It may seem from recent press coverage that the budget is the only show in town during the first session of the 124th Maine legislature, but a quick look at the bills already submitted to the legislature (the deadline for submission is rapidly approaching) shows there may be some other interesting discussions taking place in Augusta over the next few months.
Some of the proposed laws deal with weighty issues, such as An Act To Protect Child Victims of Sexual Abuse. Some will likely provoke a great bit of discussion, such as An Act To Establish a Distracted Driver Law. Many deal with arcane and hyper-specific state policies, such as the proposal to define hard cider as wine under the state returnable containers law, and some deal with issues that have been discussed many times before, such as Maine's term limits law.

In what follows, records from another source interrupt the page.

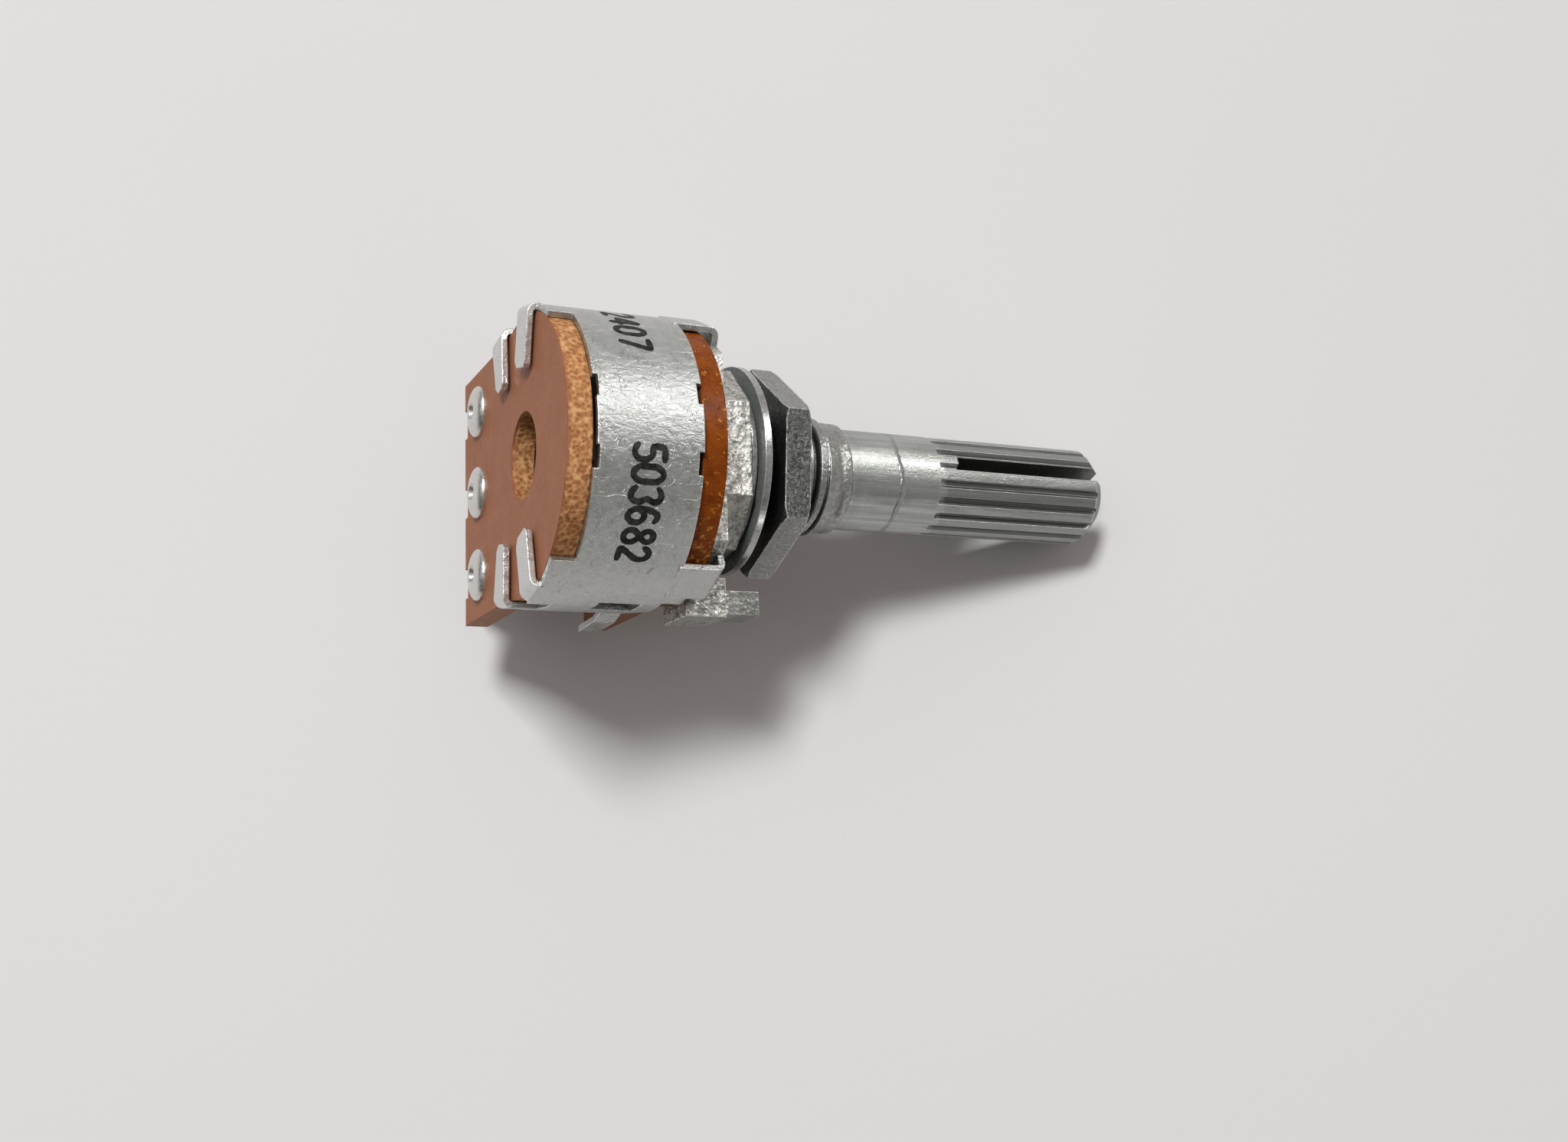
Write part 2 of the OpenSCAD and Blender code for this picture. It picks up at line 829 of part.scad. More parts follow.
// One sprung arm: it leaves the base, rises to the wafer and ends in a brush
module wiper_arm(r, w) {
    tip_x = front_inner_x - film_t - brush_clear;
    root_y = -shaft_r;
    heel = 0.6;
    toe = 0.25;
    slant = 0.1;
    translate([0, 0, r - w / 2])
        linear_extrude(w)
            polygon([[rotor_x, root_y - heel], [rotor_x + wiper_t, root_y - heel], [rotor_x + wiper_t, root_y],
                     [tip_x, -toe], [tip_x, toe], [tip_x - toe, 3 * toe], [tip_x - toe - wiper_t, 3 * toe - slant],
                     [tip_x - wiper_t, toe - slant], [tip_x - wiper_t, slant - toe], [rotor_x, root_y + wiper_t]]);
}

// Stamped wiper: a ring staked to the rotor, a side strip and two arms
module wiper() {
    ring_clear = 0.1;
    ring_out = collector_r - collector_w / 2;
    strip_y = -shaft_r - 0.6;
    strip_w = 0.9;
    strip_low = -1;
    inner_w = 0.6;
    outer_w = 0.7;
    difference() {
        union() {
            across(rotor_x, rotor_x + wiper_t)
                difference() {
                    union() {
                        circle(r = ring_out);
                        stake_pads();
                        translate([strip_y, strip_low])
                            square([strip_w, track_r + outer_w / 2 - strip_low]);
                    }
                    circle(r = shaft_r + ring_clear);
                }
            wiper_arm(collector_r, inner_w);
            wiper_arm(track_r, outer_w);
        }
        stake_places()
            bar(rotor_x - past, rotor_x + past, stake_r + seat_clear);
    }
}

module stake_pads() {
    pad_margin = 0.45;
    for (side = [-1, 1])
        translate([side * stake_y, stake_z])
            circle(r = stake_r + pad_margin);
}

module front_wiper() {
    color([0.8, 0.6, 0.3])
        wiper();
}

module rear_wiper() {
    color([0.8, 0.6, 0.3])
        for_rear()
            wiper();
}

front_housing();
hex_nut();
flat_washer();
can();
front_wafer();
rear_wafer();
front_rivets();
rear_rivets();
front_terminal_1();
front_terminal_2();
front_terminal_3();
rear_terminal_1();
rear_terminal_2();
rear_terminal_3();
front_resistive_track();
front_collector_ring();
rear_resistive_track();
rear_collector_ring();
shaft();
front_rotor();
rear_rotor();
front_wiper();
rear_wiper();
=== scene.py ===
import math
import random

import bmesh
import bpy
from mathutils import Matrix, Vector


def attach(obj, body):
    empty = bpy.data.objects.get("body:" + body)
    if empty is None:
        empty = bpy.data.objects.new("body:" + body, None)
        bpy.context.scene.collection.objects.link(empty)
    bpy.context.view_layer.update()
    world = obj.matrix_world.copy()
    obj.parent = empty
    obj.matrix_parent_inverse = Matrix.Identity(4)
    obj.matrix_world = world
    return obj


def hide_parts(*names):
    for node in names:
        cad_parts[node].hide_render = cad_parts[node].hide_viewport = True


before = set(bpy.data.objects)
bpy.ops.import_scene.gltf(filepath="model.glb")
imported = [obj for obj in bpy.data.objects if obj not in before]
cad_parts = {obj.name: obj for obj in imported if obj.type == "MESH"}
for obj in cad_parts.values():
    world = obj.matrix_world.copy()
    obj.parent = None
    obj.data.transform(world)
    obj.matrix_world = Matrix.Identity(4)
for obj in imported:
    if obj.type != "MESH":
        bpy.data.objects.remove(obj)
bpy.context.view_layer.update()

# Lengths are in millimetres, and MM turns them into Blender's metres
MM = 0.001

# Sizes repeated from the part's source
CAN_R = 8.35
REAR_X = -11.78
FRONT_INNER_X = -4.28
PINS_LOW_Z = -16
WAFER_STRAIGHT_Z = -4.7
SEAT_X = -0.35
LUG_Y = -6.6
THREAD_R = 3.5
THREAD_END_X = 5.6
SHAFT_R = 3
SPLINE_X = 13.3
TIP_X = 24.1

# Marks on the shaft that only its material has
SCORED_RING_X = 10.75
WORN_LINE_X = 7.5

# The thread that is cut into the bushing here
THREAD_FIRST_X = 0.1
THREAD_LAST_X = 5.5
THREAD_PITCH = 0.75
THREAD_ROOT_R = 3.08
THREAD_WIDTH = 0.58
THREAD_PARTS_PER_TURN = 48
CUTTER_RISE = 0.1
CUTTER_MIN_DEPTH = 0.03
CUTTER_FLAT = 0.05
CUTTER_SPREAD = 1.1

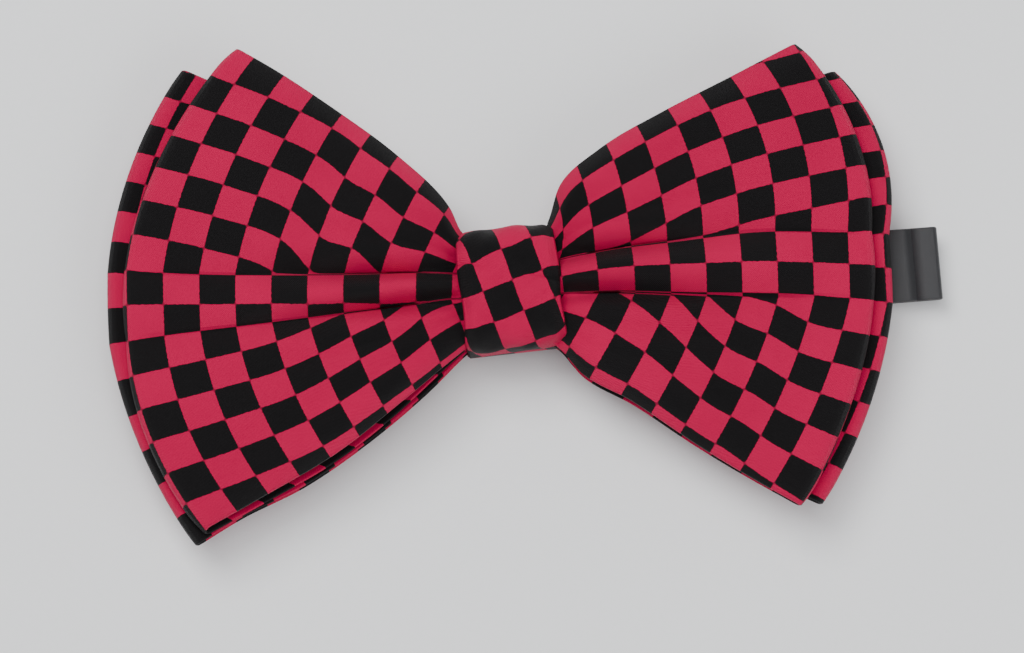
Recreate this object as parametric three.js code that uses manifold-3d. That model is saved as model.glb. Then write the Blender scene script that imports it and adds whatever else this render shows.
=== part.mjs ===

Some you can tell must have an interesting story behind them just by reading the name, such as An Act To Protect the Right To Use Solar Energy, An Act To Prohibit the Force-feeding of Birds, An Act to Prohibit Air Bag Fraud and Resolve, To Encourage the Preservation of Dark Skies.
These bills will now go to their respective committees, where legislators will hear testimony from citizens, experts and lobbyists, weigh the pros and cons, and try to determine if the bill's language should be modified to make it a better law or prevent unintended consequences.
I can already see a potential side effect of one piece of proposed legislation - An Act To Designate Registered Voters Not Enrolled in a Political Party as Independent Voters. The idea of the bill is to change the name used to describe registered voters in Maine that are not a member of one of the state's three recognized political parties from "unenrolled" to "independent". While this might make sense from a language-use point of view as "independent" is already the term used in the vernacular, it could have the effect of greatly reducing the number of voters who register as Greens.
I've participated in a number of voter registration drives and many of Maine's voters, even if they have some partisan leanings, will chose to register as independent because they want to show that they look beyond party labels. This independent spirit was in full force during the last election when the same electorate overwhelmingly supported both Barack Obama and Susan Collins.
Something I've seen happen many times is that folks will scan the ballot for the independent option, see the Green Independent Party line and check the box thinking they've registered as a member of no party without ever noticing the unenrolled option. I've often wondered how many less members the Green Party would have if their name lacked the word "independent" or the term "unenrolled" wasn't used. If this law passes I guess I'll find out.